BRIEF
Exactly the lines from the one with "for side, turn" to the one with "obj.data.transform(obj.matrix_world)", both included, are to be printed again; leave out the rest.

LISTED ENTRIES
....
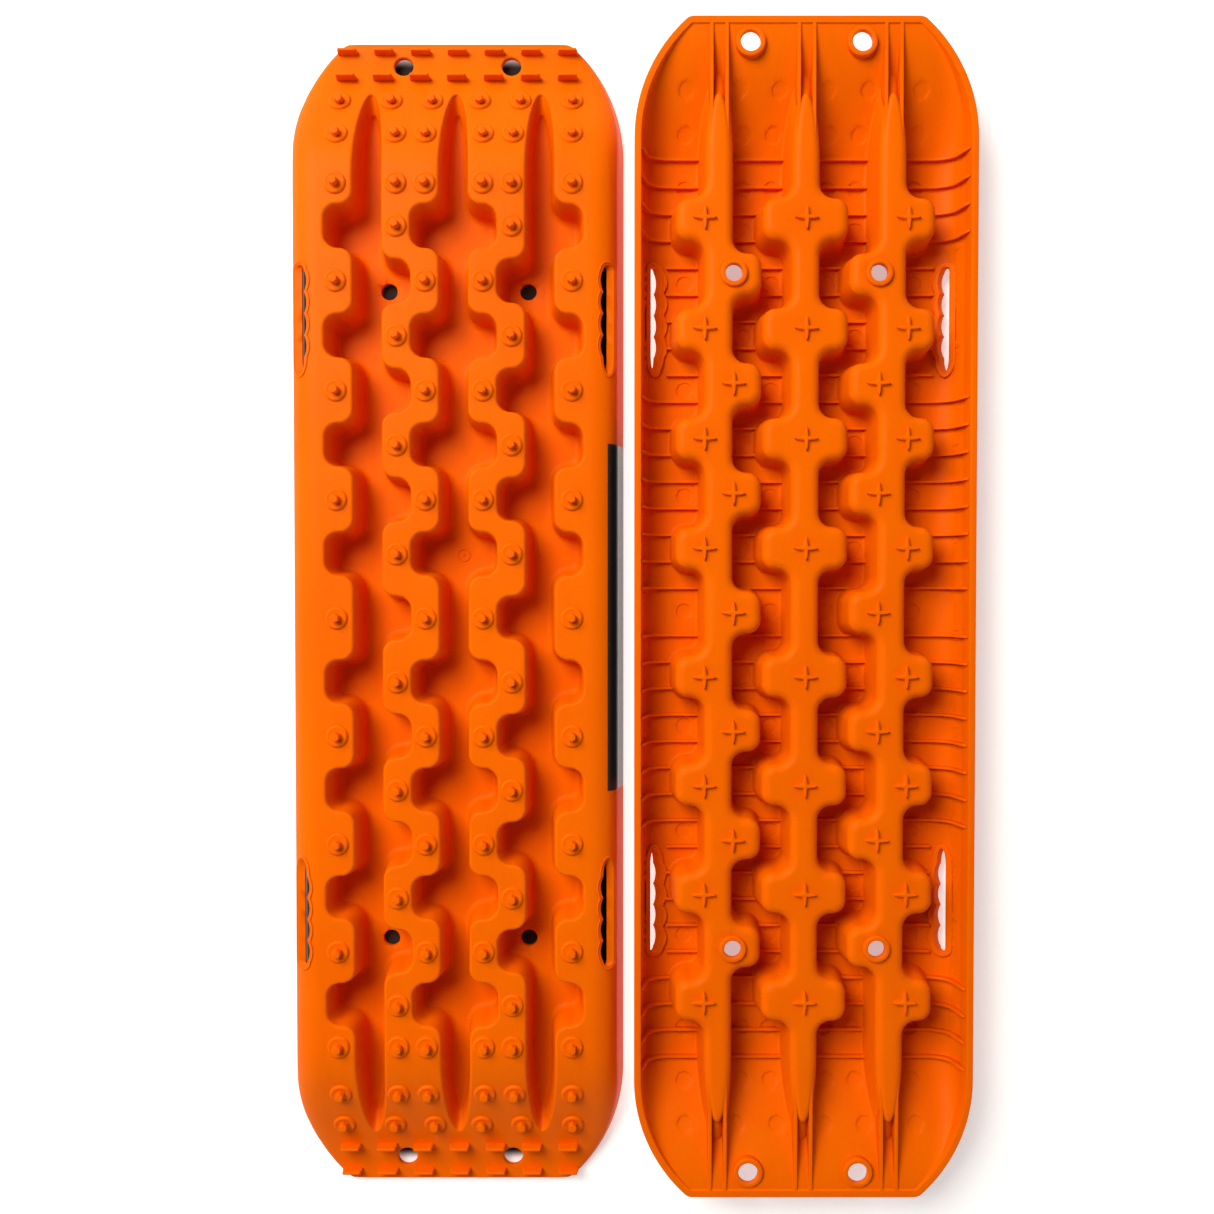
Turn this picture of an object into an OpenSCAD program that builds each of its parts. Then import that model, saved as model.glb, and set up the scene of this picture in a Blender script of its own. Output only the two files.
....
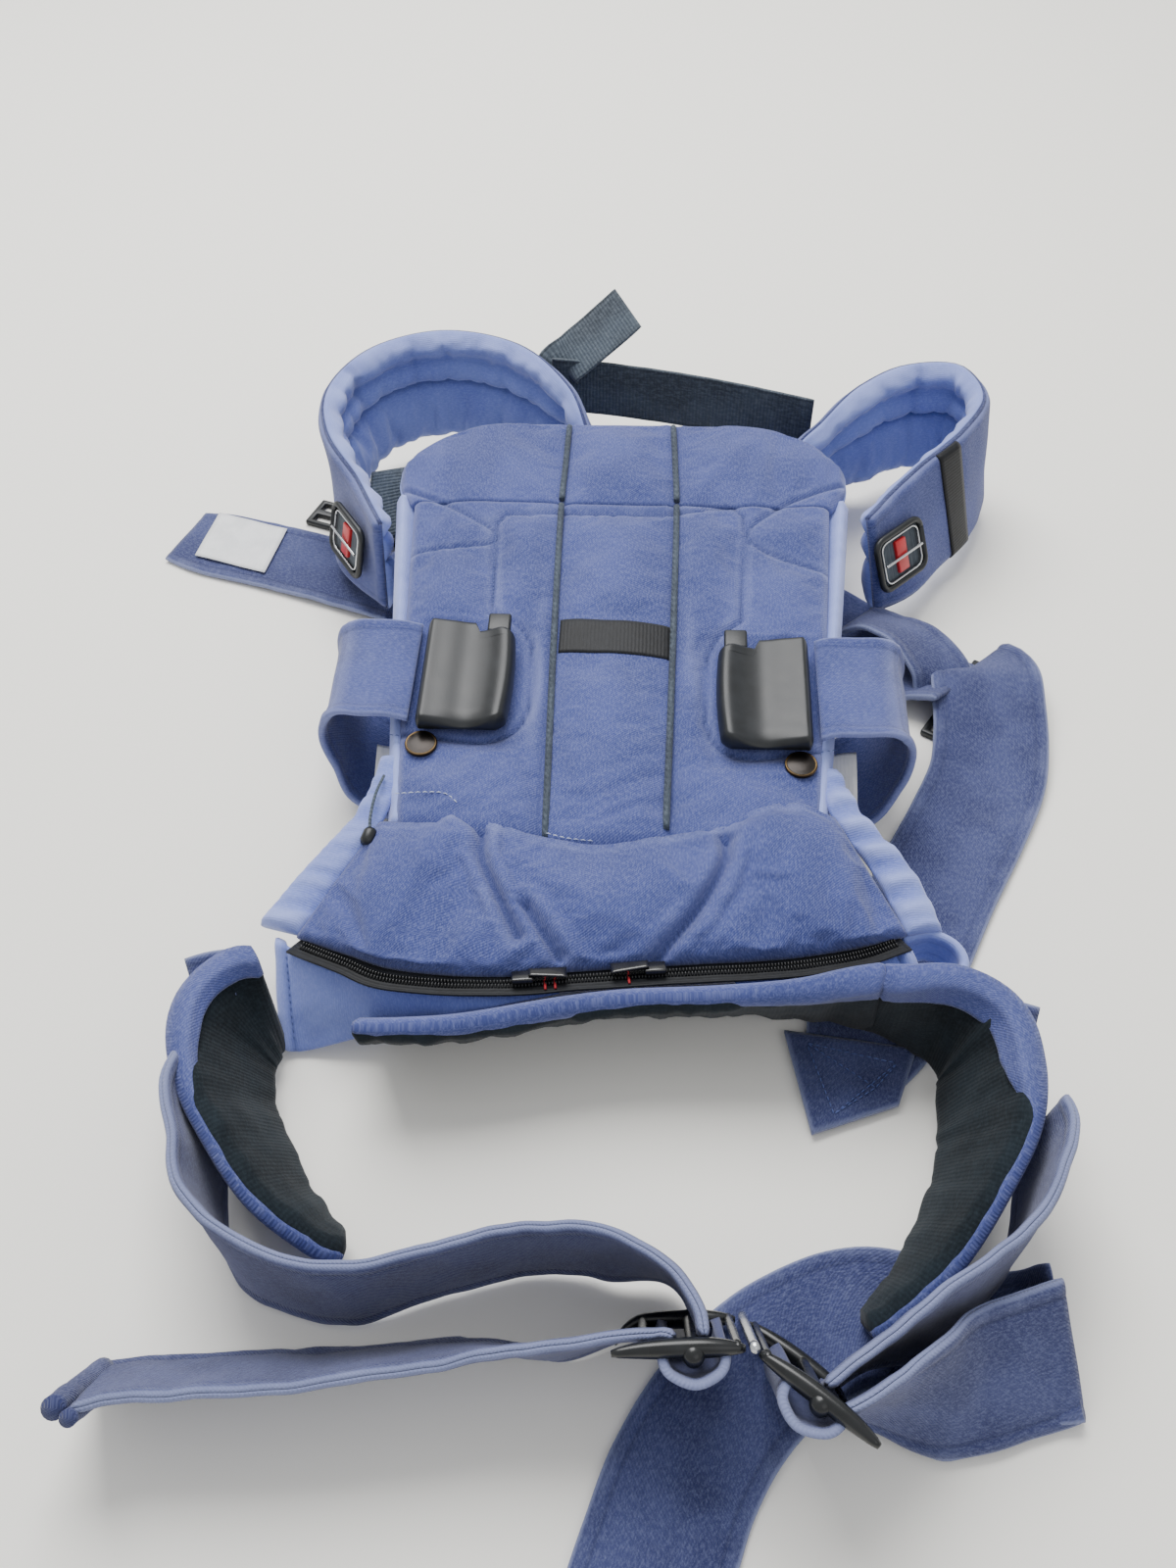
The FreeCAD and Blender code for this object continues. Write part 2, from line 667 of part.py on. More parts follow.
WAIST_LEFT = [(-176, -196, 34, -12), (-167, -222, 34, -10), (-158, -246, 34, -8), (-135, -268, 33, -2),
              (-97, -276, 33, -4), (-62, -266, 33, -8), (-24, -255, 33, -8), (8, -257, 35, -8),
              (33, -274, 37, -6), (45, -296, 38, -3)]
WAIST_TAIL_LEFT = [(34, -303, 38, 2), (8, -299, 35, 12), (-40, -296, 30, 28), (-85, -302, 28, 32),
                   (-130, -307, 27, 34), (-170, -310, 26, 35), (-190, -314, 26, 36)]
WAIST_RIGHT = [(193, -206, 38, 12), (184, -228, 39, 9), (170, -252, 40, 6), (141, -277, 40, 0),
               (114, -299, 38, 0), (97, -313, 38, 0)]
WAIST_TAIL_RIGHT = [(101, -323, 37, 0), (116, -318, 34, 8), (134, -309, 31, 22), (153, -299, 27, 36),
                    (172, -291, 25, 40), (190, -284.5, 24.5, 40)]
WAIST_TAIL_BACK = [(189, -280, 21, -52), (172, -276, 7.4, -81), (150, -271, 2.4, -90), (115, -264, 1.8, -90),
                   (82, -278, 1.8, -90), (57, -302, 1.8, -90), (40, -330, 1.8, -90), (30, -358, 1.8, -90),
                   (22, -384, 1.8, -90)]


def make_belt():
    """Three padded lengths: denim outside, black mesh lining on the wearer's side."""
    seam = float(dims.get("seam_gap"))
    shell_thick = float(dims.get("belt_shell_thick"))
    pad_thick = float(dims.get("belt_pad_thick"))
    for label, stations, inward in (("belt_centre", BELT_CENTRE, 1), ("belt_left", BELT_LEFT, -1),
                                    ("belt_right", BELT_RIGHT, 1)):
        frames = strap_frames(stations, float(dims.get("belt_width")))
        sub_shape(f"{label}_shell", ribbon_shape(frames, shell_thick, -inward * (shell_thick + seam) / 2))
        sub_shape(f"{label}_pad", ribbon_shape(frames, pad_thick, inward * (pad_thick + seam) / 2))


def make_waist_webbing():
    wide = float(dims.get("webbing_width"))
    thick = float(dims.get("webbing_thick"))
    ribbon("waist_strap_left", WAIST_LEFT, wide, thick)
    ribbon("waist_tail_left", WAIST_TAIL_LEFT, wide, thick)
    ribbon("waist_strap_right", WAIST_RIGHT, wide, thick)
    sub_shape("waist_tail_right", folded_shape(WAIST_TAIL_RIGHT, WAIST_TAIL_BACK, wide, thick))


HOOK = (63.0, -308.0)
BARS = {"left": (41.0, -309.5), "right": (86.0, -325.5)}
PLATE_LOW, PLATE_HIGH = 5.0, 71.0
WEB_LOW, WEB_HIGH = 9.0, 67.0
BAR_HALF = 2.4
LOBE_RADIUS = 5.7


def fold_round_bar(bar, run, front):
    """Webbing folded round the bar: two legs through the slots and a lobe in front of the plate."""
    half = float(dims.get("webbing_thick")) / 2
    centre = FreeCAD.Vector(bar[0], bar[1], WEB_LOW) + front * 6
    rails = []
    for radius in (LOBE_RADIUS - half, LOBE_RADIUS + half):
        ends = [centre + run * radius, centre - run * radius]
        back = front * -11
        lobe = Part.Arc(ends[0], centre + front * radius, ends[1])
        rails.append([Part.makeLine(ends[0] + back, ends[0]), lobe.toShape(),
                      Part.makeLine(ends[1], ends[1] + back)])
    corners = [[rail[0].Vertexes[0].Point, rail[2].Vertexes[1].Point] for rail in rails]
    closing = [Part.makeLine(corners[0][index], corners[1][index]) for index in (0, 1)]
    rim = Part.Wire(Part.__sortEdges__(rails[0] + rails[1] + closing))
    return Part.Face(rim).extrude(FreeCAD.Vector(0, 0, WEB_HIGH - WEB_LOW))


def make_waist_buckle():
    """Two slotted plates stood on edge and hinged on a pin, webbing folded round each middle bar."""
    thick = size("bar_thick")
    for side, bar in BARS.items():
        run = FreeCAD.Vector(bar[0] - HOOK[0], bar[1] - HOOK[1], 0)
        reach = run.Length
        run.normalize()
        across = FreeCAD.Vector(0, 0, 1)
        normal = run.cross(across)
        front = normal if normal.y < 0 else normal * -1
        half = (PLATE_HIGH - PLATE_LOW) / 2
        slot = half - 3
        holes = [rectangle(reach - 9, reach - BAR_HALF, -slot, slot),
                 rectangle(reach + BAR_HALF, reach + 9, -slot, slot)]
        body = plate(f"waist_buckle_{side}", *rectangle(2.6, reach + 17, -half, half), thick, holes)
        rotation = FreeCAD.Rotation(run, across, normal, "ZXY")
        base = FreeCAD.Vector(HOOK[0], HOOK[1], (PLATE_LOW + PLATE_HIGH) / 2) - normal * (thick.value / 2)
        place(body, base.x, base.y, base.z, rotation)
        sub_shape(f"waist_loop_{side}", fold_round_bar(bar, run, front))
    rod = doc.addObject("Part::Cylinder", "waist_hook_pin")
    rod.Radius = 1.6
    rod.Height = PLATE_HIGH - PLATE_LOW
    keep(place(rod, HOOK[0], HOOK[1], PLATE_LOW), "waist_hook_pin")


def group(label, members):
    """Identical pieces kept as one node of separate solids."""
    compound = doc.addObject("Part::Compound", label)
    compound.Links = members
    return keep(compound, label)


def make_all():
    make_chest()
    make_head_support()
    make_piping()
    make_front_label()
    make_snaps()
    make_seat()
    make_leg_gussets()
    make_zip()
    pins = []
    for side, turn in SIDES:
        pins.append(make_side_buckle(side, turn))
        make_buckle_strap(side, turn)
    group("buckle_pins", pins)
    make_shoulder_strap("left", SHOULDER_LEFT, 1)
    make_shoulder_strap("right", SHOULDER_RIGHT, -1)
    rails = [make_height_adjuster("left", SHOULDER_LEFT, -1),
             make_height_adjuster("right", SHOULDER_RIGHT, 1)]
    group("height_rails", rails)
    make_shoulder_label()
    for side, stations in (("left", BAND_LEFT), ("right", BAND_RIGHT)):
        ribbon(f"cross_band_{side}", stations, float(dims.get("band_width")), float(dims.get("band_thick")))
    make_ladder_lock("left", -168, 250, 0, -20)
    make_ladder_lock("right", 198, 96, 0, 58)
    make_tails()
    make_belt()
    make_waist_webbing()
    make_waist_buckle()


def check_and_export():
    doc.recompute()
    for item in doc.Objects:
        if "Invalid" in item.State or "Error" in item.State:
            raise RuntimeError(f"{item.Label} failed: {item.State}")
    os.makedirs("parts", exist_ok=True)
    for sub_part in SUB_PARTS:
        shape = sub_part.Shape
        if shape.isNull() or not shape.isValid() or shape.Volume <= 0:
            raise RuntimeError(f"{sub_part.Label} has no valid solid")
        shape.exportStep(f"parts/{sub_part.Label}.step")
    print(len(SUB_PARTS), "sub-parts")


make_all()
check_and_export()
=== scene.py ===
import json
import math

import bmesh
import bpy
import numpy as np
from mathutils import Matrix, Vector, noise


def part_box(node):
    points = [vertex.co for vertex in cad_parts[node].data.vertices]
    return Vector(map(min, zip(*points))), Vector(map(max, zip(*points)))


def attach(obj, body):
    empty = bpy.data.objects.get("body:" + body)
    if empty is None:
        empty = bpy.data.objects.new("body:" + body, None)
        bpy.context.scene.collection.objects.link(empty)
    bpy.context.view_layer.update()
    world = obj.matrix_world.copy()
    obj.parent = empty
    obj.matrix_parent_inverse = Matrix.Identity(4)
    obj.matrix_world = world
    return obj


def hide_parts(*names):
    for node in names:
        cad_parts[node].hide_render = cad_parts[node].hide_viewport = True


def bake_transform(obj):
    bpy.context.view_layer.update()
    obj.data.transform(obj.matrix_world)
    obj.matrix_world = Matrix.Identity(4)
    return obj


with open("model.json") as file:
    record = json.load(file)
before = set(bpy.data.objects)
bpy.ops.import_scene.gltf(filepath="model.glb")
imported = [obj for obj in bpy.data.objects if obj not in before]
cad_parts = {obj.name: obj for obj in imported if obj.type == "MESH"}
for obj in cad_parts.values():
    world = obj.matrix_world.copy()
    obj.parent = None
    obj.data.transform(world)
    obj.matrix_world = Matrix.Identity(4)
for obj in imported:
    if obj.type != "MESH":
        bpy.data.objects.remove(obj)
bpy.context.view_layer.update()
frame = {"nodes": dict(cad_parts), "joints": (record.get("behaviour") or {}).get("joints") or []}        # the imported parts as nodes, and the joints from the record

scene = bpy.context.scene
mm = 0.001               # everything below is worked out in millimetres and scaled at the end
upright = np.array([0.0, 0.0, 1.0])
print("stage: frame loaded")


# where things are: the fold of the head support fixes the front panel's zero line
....
OUTPUT FOR THIS EXERCISE
    for side, turn in SIDES:
        pins.append(make_side_buckle(side, turn))
        make_buckle_strap(side, turn)
    group("buckle_pins", pins)
    make_shoulder_strap("left", SHOULDER_LEFT, 1)
    make_shoulder_strap("right", SHOULDER_RIGHT, -1)
    rails = [make_height_adjuster("left", SHOULDER_LEFT, -1),
             make_height_adjuster("right", SHOULDER_RIGHT, 1)]
    group("height_rails", rails)
    make_shoulder_label()
    for side, stations in (("left", BAND_LEFT), ("right", BAND_RIGHT)):
        ribbon(f"cross_band_{side}", stations, float(dims.get("band_width")), float(dims.get("band_thick")))
    make_ladder_lock("left", -168, 250, 0, -20)
    make_ladder_lock("right", 198, 96, 0, 58)
    make_tails()
    make_belt()
    make_waist_webbing()
    make_waist_buckle()


def check_and_export():
    doc.recompute()
    for item in doc.Objects:
        if "Invalid" in item.State or "Error" in item.State:
            raise RuntimeError(f"{item.Label} failed: {item.State}")
    os.makedirs("parts", exist_ok=True)
    for sub_part in SUB_PARTS:
        shape = sub_part.Shape
        if shape.isNull() or not shape.isValid() or shape.Volume <= 0:
            raise RuntimeError(f"{sub_part.Label} has no valid solid")
        shape.exportStep(f"parts/{sub_part.Label}.step")
    print(len(SUB_PARTS), "sub-parts")


make_all()
check_and_export()
=== scene.py ===
import json
import math

import bmesh
import bpy
import numpy as np
from mathutils import Matrix, Vector, noise


def part_box(node):
    points = [vertex.co for vertex in cad_parts[node].data.vertices]
    return Vector(map(min, zip(*points))), Vector(map(max, zip(*points)))


def attach(obj, body):
    empty = bpy.data.objects.get("body:" + body)
    if empty is None:
        empty = bpy.data.objects.new("body:" + body, None)
        bpy.context.scene.collection.objects.link(empty)
    bpy.context.view_layer.update()
    world = obj.matrix_world.copy()
    obj.parent = empty
    obj.matrix_parent_inverse = Matrix.Identity(4)
    obj.matrix_world = world
    return obj


def hide_parts(*names):
    for node in names:
        cad_parts[node].hide_render = cad_parts[node].hide_viewport = True


def bake_transform(obj):
    bpy.context.view_layer.update()
    obj.data.transform(obj.matrix_world)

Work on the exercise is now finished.